As you show your clients that you can handle the details for a small group, word-of-mouth will spread. Each satisfied traveler is a walking testimonial. With each trip you ace, you’ll feel more ready to tackle complex group dynamics. Before you know it, those 8-person trips will turn into 16, 24, or more, and you’ll be ready for them.

  • Build on success: Create checklists and templates now (for marketing, payments, etc.) that you can reuse when your group gets bigger​.
  • Transition smoothly: Apply lessons from small tours to larger ones. If you learned something about payments or venue selection, tweak your process ahead of time.
  • Grow your confidence: Every small-group win builds your reputation and helps you handle more complex trips.

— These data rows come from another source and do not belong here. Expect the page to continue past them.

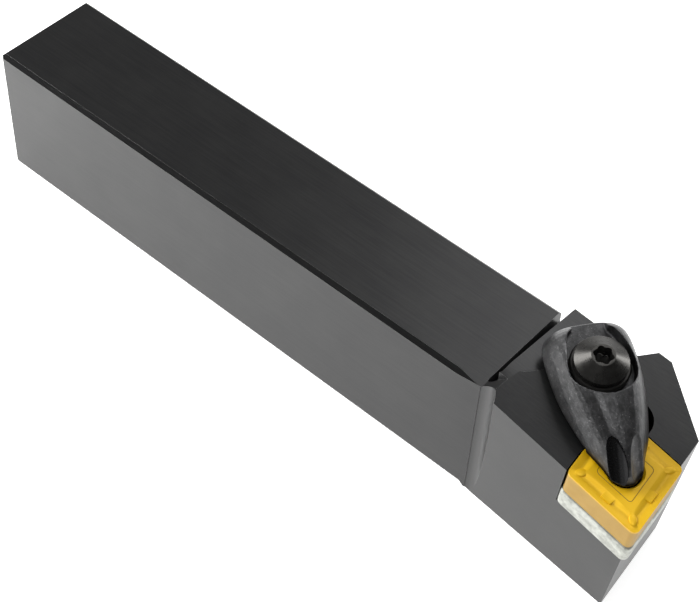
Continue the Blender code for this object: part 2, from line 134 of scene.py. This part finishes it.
def settle(item):
    """Bake an object's place into its mesh, so the object itself stays at the origin."""
    select_only(item)
    bpy.ops.object.transform_apply(location=True, rotation=True, scale=True)


def apply_modifiers(item):
    select_only(item)
    for modifier in list(item.modifiers):
        bpy.ops.object.modifier_apply(modifier=modifier.name)


def welded_copy(node, name):
    """A welded copy of a solid of the model, with its flat faces made whole."""
    item = frame["nodes"][node].copy()
    item.data = item.data.copy()
    item.name = name
    item.data.materials.clear()
    bpy.context.scene.collection.objects.link(item)
    select_only(item)
    item.parent = None
    bpy.ops.object.mode_set(mode='EDIT')
    bpy.ops.mesh.select_all(action='SELECT')
    bpy.ops.mesh.remove_doubles(threshold=0.002 * mm)
    bpy.ops.mesh.dissolve_limited(angle_limit=radians(0.3))
    bpy.ops.object.mode_set(mode='OBJECT')
    return item


def break_edges(item, width, sharper_than, slot=-1):
    """Round every edge that is sharper than an angle. A slot gives the bands another finish."""
    rounding = item.modifiers.new("broken edges", 'BEVEL')
    rounding.width = width
    rounding.segments = 2
    rounding.limit_method = 'ANGLE'
    rounding.angle_limit = radians(sharper_than)
    rounding.material = slot
    apply_modifiers(item)


def combine(item, tool, operation):
    """Join a tool to an item or cut it out, and remove the tool."""
    step = item.modifiers.new(operation.lower(), 'BOOLEAN')
    step.object = tool
    step.operation = operation
    step.solver = 'EXACT'
    apply_modifiers(item)
    bpy.data.objects.remove(tool)


def smooth(item, angle=35):
    """Shade smooth between sharp edges, and let large flat faces keep their own direction."""
    select_only(item)
    bpy.ops.object.shade_smooth_by_angle(angle=radians(angle))
    even = item.modifiers.new("even shading", 'WEIGHTED_NORMAL')
    even.mode = 'FACE_AREA'
    even.keep_sharp = True
    apply_modifiers(item)


def report(item):
    faces = len(item.data.polygons)
    size = [round(side / mm, 2) for side in item.dimensions]
    print(f"{item.name}: {faces} faces, {size} mm")


# %% [markdown]
# ## Helpers for finishes
# Colours are written as they look on a screen, as hex values, and turned to the linear values
# that light adds up in. One small function adds a shader node, sets it and links it.

# %% Helpers for finishes


def colour(code):
    """Turn a hex colour to linear red, green, blue and alpha."""
    shares = [int(code[i:i + 2], 16) / 255 for i in (1, 3, 5)]
    return (*[c / 12.92 if c <= 0.04045 else ((c + 0.055) / 1.055) ** 2.4 for c in shares], 1)


def add(tree, kind, settings=None, links=None):
    """Add a shader node, fill in its settings and link its inputs."""
    made = tree.nodes.new(kind)
    for key, value in (settings or {}).items():
        if isinstance(key, int) or key in made.inputs:
            made.inputs[key].default_value = value
        else:
            setattr(made, key, value)
    for key, source in (links or {}).items():
        tree.links.new(source, made.inputs[key])
    return made


def new_finish(name):
    """A new material with its shader and its object coordinates."""
    finish = bpy.data.materials.new(name)
    finish.use_nodes = True
    tree = finish.node_tree
    shader = tree.nodes["Principled BSDF"]
    place = add(tree, 'ShaderNodeTexCoord').outputs["Object"]
    return finish, tree, shader, place


def link_finish(tree, shader, tint, rough, bump, metallic):
    """Link what drives a finish to its shader."""
    tree.links.new(tint.outputs[2], shader.inputs["Base Color"])
    tree.links.new(rough.outputs["Result"], shader.inputs["Roughness"])
    tree.links.new(bump.outputs["Normal"], shader.inputs["Normal"])
    shader.inputs["Metallic"].default_value = metallic


def per_mm(length):
    """Scale of a pattern whose features are this many millimetres long."""
    return 1 / (length * mm)


def give(item, finish):
    item.data.materials.clear()
    item.data.materials.append(finish)


# %% [markdown]
# ## Blackened ground steel
# The body is hardened steel, milled and ground, then blackened in a hot salt bath and oiled. The
# black oxide still reflects as dark metal does, so it is metallic with a dark base, and the film of
# oil is a coat on top. Both reflect most where the surface is seen at a low angle, which is why
# the side of the real bar looks so much lighter than its top. Long thin streaks of noise give the
# grinding, and soft clouds the uneven oxide.

# %% Blackened ground steel


def blackened_ground_steel(name, base, lighter, roughness):
    finish, tree, shader, place = new_finish(name)
    # Grinding lines are 0.3 mm apart and run for some 12 mm along the shank.
    stretch = add(tree, 'ShaderNodeMapping', {"Scale": (per_mm(12), per_mm(0.3), per_mm(0.3))},
                  {"Vector": place})
    lines = add(tree, 'ShaderNodeTexNoise', {"Scale": 1, "Detail": 3, "Roughness": 0.6},
                {"Vector": stretch.outputs["Vector"]})
    # The oxide takes unevenly, in clouds about 9 mm wide with finer specks of 0.5 mm.
    clouds = add(tree, 'ShaderNodeTexNoise', {"Scale": per_mm(9), "Detail": 4}, {"Vector": place})
    specks = add(tree, 'ShaderNodeTexNoise', {"Scale": per_mm(0.5), "Detail": 2}, {"Vector": place})
    uneven = add(tree, 'ShaderNodeMath', {"operation": 'MULTIPLY_ADD', 1: 0.7},
                 {0: clouds.outputs["Fac"], 2: lines.outputs["Fac"]})
    share = add(tree, 'ShaderNodeMapRange', {"From Min": 0.55, "From Max": 1.1},
                {"Value": uneven.outputs["Value"]})
    tint = add(tree, 'ShaderNodeMix', {"data_type": 'RGBA', 6: colour(base), 7: colour(lighter)},
               {0: share.outputs["Result"]})
    rough = add(tree, 'ShaderNodeMapRange',
                {"To Min": roughness - 0.02, "To Max": roughness + 0.04},
                {"Value": lines.outputs["Fac"]})
    fine = add(tree, 'ShaderNodeMath', {"operation": 'MULTIPLY_ADD', 1: 0.5},
               {0: specks.outputs["Fac"], 2: lines.outputs["Fac"]})
    bump = add(tree, 'ShaderNodeBump', {"Strength": 0.05, "Distance": 0.00002},
               {"Height": fine.outputs["Value"]})
    link_finish(tree, shader, tint, rough, bump, 0.9)
    # The film of oil.
    shader.inputs["Coat Weight"].default_value = 0.2
    shader.inputs["Coat Roughness"].default_value = 0.2
    return finish


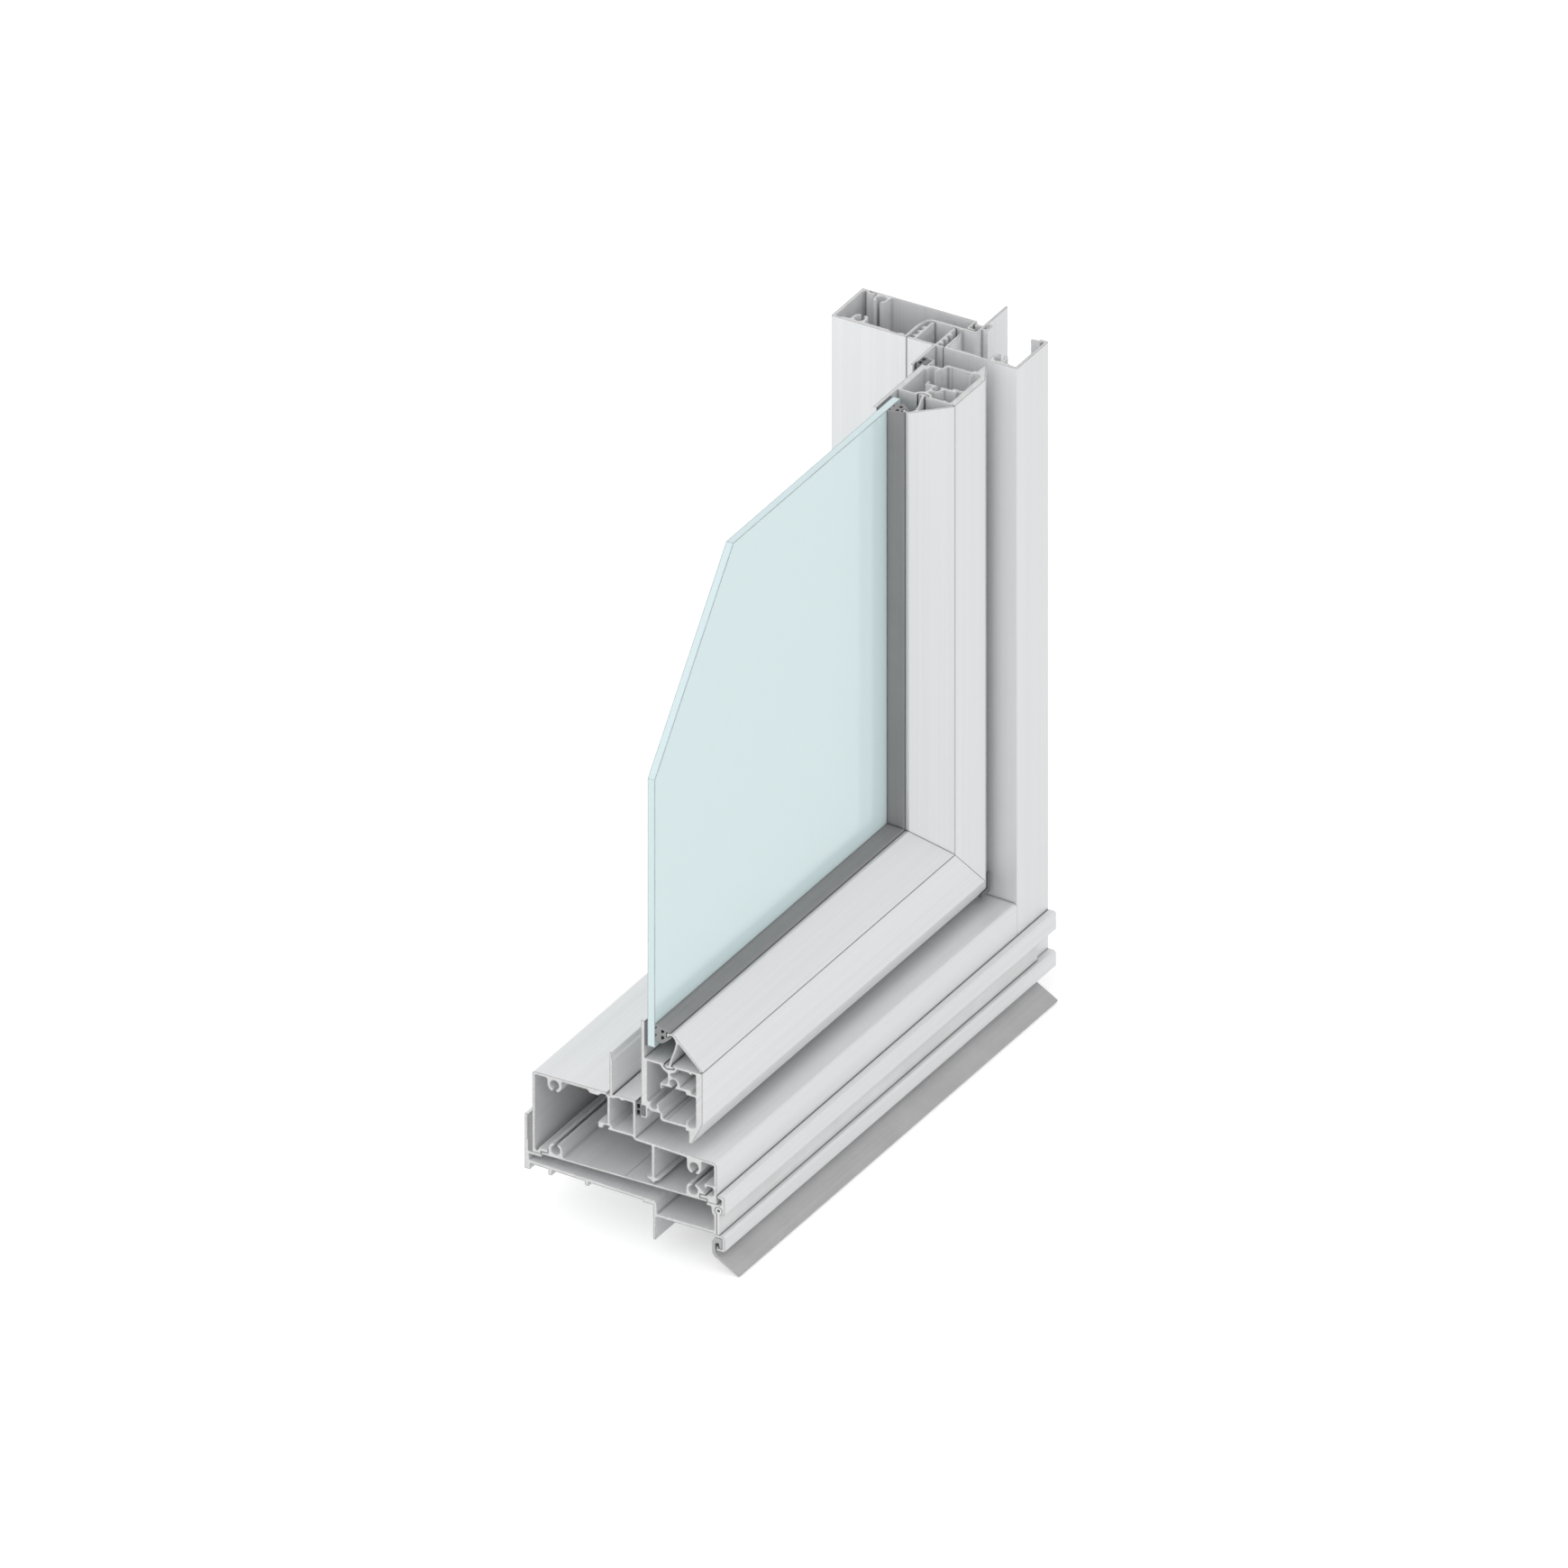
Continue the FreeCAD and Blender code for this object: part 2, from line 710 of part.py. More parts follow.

Quick Ways to Start Booking Groups

Quick Ways to Start Booking Groups

  • Reserve space with big suppliers with no obligation, then advertise the special group rate to your clients.
  • Sell seats on pre-packaged small group tours (co-market with a tour operator or cruise).
  • Create your own trip by choosing dates and a package (if people can’t all agree on one date, just set the date yourself).
  • Offer a "Bring a Friend" deal: give a perk or discount if someone brings a friend on the trip.
  • Invite past clients to an "exclusive group escape" (like a VIP experience for loyalty).
  • Combine singles or couples already booked on the same tour into a small group to unlock group perks.


Starting with small groups isn’t just safe—it’s smart. Each trip is a learning adventure that helps you grow your skills, confidence, and business. Take the plunge with a handful of travelers, use the tips above, and you’ll soon see how managing group trips becomes second nature (and a lot of fun). Happy planning!